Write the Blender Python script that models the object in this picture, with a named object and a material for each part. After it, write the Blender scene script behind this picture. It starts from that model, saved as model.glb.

######

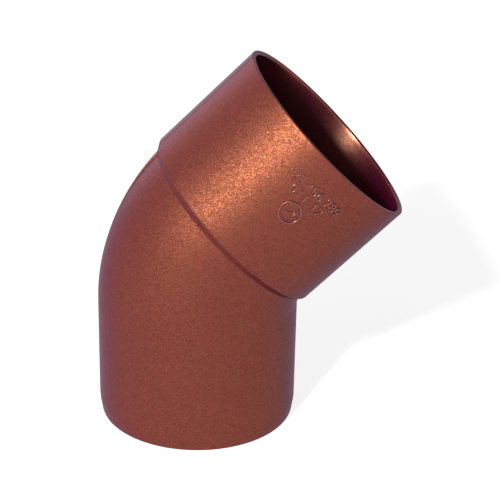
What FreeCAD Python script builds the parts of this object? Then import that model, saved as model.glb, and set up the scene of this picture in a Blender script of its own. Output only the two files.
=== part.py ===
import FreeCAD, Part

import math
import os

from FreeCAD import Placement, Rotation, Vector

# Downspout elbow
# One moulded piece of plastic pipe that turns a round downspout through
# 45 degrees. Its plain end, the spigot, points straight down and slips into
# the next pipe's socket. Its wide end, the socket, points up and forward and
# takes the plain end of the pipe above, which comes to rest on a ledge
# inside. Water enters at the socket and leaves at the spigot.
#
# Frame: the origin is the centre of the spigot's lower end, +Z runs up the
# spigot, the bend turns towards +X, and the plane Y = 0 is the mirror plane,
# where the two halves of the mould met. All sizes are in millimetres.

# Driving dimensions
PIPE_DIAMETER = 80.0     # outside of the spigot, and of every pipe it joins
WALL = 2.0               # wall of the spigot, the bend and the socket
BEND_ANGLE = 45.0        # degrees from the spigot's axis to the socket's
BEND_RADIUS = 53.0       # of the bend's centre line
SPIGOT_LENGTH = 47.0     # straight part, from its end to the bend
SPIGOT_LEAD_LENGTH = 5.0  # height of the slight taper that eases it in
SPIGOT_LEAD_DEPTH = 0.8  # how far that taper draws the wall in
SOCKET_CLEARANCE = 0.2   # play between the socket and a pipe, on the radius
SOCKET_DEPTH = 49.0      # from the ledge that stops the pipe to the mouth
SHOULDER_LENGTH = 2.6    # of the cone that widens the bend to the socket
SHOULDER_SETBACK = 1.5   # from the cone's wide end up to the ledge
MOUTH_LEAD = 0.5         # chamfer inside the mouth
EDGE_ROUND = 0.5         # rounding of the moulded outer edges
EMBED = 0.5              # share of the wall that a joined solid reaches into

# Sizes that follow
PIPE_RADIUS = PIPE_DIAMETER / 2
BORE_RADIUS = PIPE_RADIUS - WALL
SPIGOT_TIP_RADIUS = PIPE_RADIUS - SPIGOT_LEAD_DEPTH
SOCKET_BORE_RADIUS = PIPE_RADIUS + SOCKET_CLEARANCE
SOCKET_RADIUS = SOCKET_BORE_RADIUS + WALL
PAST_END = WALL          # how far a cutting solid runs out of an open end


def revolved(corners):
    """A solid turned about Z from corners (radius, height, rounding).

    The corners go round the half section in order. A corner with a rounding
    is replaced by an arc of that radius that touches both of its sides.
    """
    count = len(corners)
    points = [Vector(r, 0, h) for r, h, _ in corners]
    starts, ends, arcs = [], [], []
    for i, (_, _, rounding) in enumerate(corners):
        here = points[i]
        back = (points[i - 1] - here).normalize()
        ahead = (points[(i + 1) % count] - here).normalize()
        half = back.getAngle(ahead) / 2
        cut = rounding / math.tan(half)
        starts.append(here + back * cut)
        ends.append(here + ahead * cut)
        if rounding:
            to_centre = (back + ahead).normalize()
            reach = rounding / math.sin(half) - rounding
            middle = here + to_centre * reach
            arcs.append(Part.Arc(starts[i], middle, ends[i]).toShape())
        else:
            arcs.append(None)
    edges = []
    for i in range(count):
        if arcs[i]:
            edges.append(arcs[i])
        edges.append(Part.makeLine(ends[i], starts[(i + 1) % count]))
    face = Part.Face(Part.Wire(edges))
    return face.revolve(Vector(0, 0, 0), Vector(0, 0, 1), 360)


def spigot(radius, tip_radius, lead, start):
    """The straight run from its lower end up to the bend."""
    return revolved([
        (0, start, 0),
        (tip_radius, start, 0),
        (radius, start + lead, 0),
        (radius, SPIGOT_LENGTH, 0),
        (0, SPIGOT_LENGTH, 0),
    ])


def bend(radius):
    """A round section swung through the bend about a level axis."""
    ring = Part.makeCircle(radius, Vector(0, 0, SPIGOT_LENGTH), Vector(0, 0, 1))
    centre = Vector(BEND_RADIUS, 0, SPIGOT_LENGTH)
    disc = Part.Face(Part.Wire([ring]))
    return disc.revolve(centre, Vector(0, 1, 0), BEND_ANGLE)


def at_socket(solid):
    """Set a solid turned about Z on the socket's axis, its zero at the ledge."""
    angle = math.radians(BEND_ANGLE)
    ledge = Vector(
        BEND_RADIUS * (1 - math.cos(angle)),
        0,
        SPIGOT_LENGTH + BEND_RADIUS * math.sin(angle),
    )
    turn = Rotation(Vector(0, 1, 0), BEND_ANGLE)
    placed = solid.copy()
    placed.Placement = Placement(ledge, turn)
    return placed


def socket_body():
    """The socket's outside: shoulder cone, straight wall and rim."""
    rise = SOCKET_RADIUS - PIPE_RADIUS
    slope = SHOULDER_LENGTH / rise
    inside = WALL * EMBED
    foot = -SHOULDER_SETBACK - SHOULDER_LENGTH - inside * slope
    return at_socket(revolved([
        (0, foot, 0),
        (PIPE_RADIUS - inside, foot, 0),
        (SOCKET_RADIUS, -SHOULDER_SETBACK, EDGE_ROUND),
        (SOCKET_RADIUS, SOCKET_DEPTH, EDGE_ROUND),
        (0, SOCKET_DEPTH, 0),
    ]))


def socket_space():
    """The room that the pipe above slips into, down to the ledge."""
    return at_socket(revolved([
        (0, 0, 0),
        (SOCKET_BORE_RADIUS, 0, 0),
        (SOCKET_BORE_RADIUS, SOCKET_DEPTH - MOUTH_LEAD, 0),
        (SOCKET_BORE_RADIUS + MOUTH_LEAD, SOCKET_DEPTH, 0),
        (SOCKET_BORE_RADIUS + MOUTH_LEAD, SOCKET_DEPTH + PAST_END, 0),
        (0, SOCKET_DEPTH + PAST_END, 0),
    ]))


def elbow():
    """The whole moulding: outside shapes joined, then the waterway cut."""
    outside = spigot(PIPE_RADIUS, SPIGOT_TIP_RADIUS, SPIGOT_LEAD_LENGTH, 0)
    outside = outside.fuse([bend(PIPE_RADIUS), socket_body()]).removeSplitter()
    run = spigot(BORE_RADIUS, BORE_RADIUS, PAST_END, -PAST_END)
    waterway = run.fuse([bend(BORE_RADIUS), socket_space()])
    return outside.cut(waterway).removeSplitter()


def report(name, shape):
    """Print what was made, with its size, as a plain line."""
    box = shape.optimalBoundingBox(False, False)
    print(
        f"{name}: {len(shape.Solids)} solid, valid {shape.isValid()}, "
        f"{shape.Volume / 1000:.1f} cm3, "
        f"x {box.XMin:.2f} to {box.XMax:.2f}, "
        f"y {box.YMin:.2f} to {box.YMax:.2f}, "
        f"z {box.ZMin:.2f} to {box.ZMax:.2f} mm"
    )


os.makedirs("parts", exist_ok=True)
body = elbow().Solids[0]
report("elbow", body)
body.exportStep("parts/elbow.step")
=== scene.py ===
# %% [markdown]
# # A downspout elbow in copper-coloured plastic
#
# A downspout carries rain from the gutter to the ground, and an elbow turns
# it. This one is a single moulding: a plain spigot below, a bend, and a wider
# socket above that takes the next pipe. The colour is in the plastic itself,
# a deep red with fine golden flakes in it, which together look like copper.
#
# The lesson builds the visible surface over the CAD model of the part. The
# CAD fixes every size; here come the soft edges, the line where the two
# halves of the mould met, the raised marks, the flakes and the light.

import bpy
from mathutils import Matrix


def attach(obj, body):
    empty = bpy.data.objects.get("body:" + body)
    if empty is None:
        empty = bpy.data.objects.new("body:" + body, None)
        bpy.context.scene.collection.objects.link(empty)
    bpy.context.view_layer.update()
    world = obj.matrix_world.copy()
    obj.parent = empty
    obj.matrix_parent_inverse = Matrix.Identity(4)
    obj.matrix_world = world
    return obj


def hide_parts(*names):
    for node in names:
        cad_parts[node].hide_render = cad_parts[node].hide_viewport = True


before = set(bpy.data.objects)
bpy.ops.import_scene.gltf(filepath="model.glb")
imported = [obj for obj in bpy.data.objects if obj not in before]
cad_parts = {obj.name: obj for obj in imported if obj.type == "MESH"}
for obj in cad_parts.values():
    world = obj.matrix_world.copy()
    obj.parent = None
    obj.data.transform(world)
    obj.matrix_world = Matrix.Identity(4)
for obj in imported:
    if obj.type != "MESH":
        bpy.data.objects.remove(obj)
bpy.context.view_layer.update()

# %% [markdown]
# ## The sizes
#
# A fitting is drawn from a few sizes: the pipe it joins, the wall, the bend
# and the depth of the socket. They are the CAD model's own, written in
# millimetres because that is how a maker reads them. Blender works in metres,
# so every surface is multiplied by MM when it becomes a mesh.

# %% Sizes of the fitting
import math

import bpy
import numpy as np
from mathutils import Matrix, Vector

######

§ TASK TO CARRY OUT: From the records above, repeat exactly the lines from the one with "cad_parts[node].hide_render = cad_parts[node].hide_viewport" through the one with "in imported if", both included.

§ ANSWER TO THIS EXERCISE:
        cad_parts[node].hide_render = cad_parts[node].hide_viewport = True


before = set(bpy.data.objects)
bpy.ops.import_scene.gltf(filepath="model.glb")
imported = [obj for obj in bpy.data.objects if obj not in before]
cad_parts = {obj.name: obj for obj in imported if obj.type == "MESH"}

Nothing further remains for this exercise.